El convidante tenía la botella en la mano y vaciaba las últimas gotas del contenido dentro de la última copa restante. Empero, yo no dejaba de pensar en los primeros grupos de homo erectus, del período paleolítico, sentados alrededor de una fogata ya controlada por ellos, probablemente bebiendo agua en vez de cerveza o vino.
Fue inevitable no pensar en el postre de la siguiente casa. Tenía deseos de algo dulce, delicioso después de tremendo festín. Pensaba en un postre con moras silvestres o moras de invierno, con vainilla o chocolates, con merengue. De esa manera, mientras me llevaba la copa de vino rojo hacia la boca, reflexionaba, sobre todo, en lo que hablarían todos los asistentes, en medio de uno de los primeros festejos de cumpleaños en la antigua Grecia, en donde se encendían velas para el cumpleañero con el fin de proteger a los demonios que cuidaban de él. En ese tiempo no era tan importante la torta, sino las velas.
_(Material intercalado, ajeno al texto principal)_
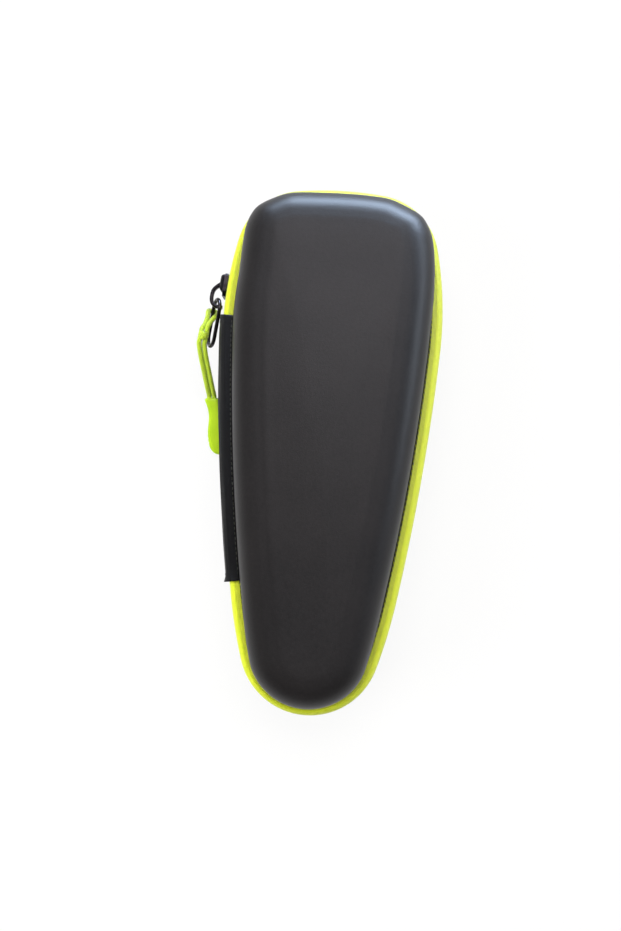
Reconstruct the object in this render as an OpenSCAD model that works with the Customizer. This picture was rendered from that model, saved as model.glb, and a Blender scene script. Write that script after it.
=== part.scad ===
// Hard case for an electric shaver: two moulded shells, a zip band round the rim,
// a fabric hinge down one side and a wire and cord pull on the zip slider.
// The case lies on its back: +Z comes out of the lid and +Y points to the wide head end.

/* [Outline] */
// Radius of the narrow foot end, at the outer edge of the zip band
foot_r = 29; // [24:0.5:34]
// Radius of the short curve between the foot and the long side
shoulder_r = 210; // [150:5:300]
// Radius of the long, nearly straight side
side_r = 930; // [800:10:1200]
// Radius of the side beside the head
flank_r = 155; // [130:5:180]
// Radius of the two head corners
corner_r = 28; // [24:0.5:32]
// Radius of the flat curve across the head end
head_r = 140; // [110:5:200]
// Direction of the outline's normal where the foot curve ends, below square to the side
foot_tilt = 17; // [14:0.5:20]
// The same where the shoulder curve ends
shoulder_tilt = 9.5; // [8:0.5:11]
// The same where the long side ends
side_tilt = 3; // [2:0.5:4]
// Direction of the normal where the flank ends, above square to the side
flank_tilt = 13; // [11:0.5:15]

/* [Shells] */
// Depth of each half, from the parting plane to its flat outer face
half_depth = 28; // [25:0.5:34]
// Thickness of the moulded shell
shell_t = 2; // [1.5:0.1:2.6]
// Radius of the shell's rounded edge
edge_r = 13; // [10:0.5:16]
// How much narrower the wall is at the rounded edge than at the flange
draft = 0.4; // [0.2:0.1:1.2]
// Height of the soft crown on the lid
crown = 1.2; // [0.5:0.1:2]
// Thickness of the sewing flange round each shell
flange_t = 1.5; // [1:0.1:2]
// Distance from the band's outer edge to the shell wall
wall_inset = 5.4; // [5:0.1:7]
// Distance from the band's outer edge to the flange's edge
flange_inset = 2.6; // [2.5:0.1:3]
// Distance from the parting plane to the inside of the flange
flange_h = 5.2; // [5.2:0.1:6.5]
// Thickness of the lining
lining_t = 0.8; // [0.5:0.1:1.2]
// Thickness of the binding tape over the inside seam
binding_t = 0.6; // [0.4:0.1:0.7]

/* [Zip] */
// Thickness of the zip tape
tape_t = 0.6; // [0.4:0.1:0.7]
// Thickness of one row of the zip coil
coil_t = 1.4; // [1.1:0.1:1.5]
// Height of one row of the zip coil
coil_h = 2.2; // [1.6:0.1:2.6]
// Half of the gap between the closed zip halves
closed_gap = 0.15; // [0.1:0.05:0.3]
// Half of the gap that the slider's neck runs in
open_gap = 0.85; // [0.8:0.05:1]
// Height of the slider's middle along the case
slider_y = 66; // [64:0.5:70]
// Length of the slider
slider_l = 9.6; // [9:0.1:10.5]
// Width of the slider across both rows
slider_w = 9.6; // [9:0.1:9.8]
// Thickness of each slider plate
plate_t = 1.2; // [1:0.1:1.3]

/* [Hinge] */
// Upper end of the fabric hinge
hinge_top_y = 53; // [50:0.5:54]
// Lower end of the fabric hinge
hinge_low_y = -57; // [-60:1:-45]
// Thickness of the hinge fabric
hinge_t = 0.55; // [0.4:0.05:0.7]

/* [Pull] */
// Diameter of the pull's wire
wire_d = 1.6; // [1.2:0.1:1.7]
// Width of the wire loop between the middles of its limbs
loop_w = 8.4; // [8:0.1:9]
// Length of the wire loop between the middles of its ends
loop_l = 20; // [18:0.5:22]
// Diameter of the pull cord
cord_d = 2.1; // [1.8:0.1:2.3]
// Length of the moulded tag
tag_l = 25; // [20:0.5:28]
// Width of the moulded tag
tag_w = 6.4; // [5.6:0.1:7]
// Thickness of the moulded tag
tag_t = 3.4; // [2.6:0.1:3.8]

/* [Inside] */
// Width of the elastic strap across the base
strap_w = 24; // [18:1:30]
// Where the strap crosses the case
strap_y = 12; // [0:1:30]
// Upper edge of the mesh pocket in the lid
pocket_y = 34; // [20:1:44]
// Width of the elastic hem on the pocket
hem_w = 7; // [5:0.5:9]

/* [Hidden] */
$fn = 48;
seam_gap = 0.05;
run_gap = 0.3;
band_h = flange_h + flange_t + seam_gap + tape_t;

// Centres of the outline's arcs on the right side, foot first, each tangent to the last.
function along(a) = [cos(a), sin(a)];
foot_c = [0, 0];
shoulder_c = foot_c + (foot_r - shoulder_r) * along(-foot_tilt);
side_c = shoulder_c + (shoulder_r - side_r) * along(-shoulder_tilt);
flank_c = side_c + (side_r - flank_r) * along(-side_tilt);
corner_c = flank_c + (flank_r - corner_r) * along(flank_tilt);
head_tilt = acos(corner_c.x / (head_r - corner_r));
head_c = corner_c + (corner_r - head_r) * along(head_tilt);
case_l = head_c.y + head_r + foot_r;
outline_shift = foot_r - case_l / 2;
ARCS = [[-foot_tilt, foot_c, foot_r], [-shoulder_tilt, shoulder_c, shoulder_r],
    [-side_tilt, side_c, side_r], [flank_tilt, flank_c, flank_r],
    [head_tilt, corner_c, corner_r], [90, head_c, head_r]];

// Point of the outline whose normal points at angle a, moved outward by o.
function arc_at(a, i = 0) = a <= ARCS[i][0] || i == len(ARCS) - 1 ? ARCS[i] : arc_at(a, i + 1);
function right_point(a, o) = let (arc = arc_at(a)) arc[1] + (arc[2] + o) * along(a)
    + [0, outline_shift];
function rim(a, o = 0) = a > 90 ? let (p = right_point(180 - a, o)) [-p.x, p.y]
    : right_point(a, o);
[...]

Particularmente, prefiero la torta.
Una de las invitadas rió de repente, un poco sonrojada por los calores de la bebida, mientras yo pensaba también en los primeros bacanales estrictamente femeninos, introducidos en Roma en el año 200 a.c en nombre del dios Dionisio.
Cuando me encontraba desempolvando aquellos antiguos recuerdos de mi cabeza, provenientes de precedentes lecturas, irrumpió, de pronto, el sonido agudo de los golpecitos de una cuchara contra una copa de cristal. La persona que había organizado la reunión agradecía a los invitados por haber asistido y a los anfitriones por las delicias preparadas. Una de las personas tomó un acordeón y dedicó un par de canciones a los presentes, seguramente como lo hacían desde la antigua Mesopotamia, o desde la Grecia o Roma antiguas. Quién sabe, incluso como desde la prehistoria.
Al finalizar la canción, yo todavía mantenía el compás de aquellas melodías que sonaban en mi cabeza. Todos aplaudían y reían porque sabían que la fiesta continuaría. Poco después la organizadora se dirigió hacia todos los presentes y dijo de una manera determinante: “nos espera una sorpresa más. Vamos a comer el postre a la tercera casa!”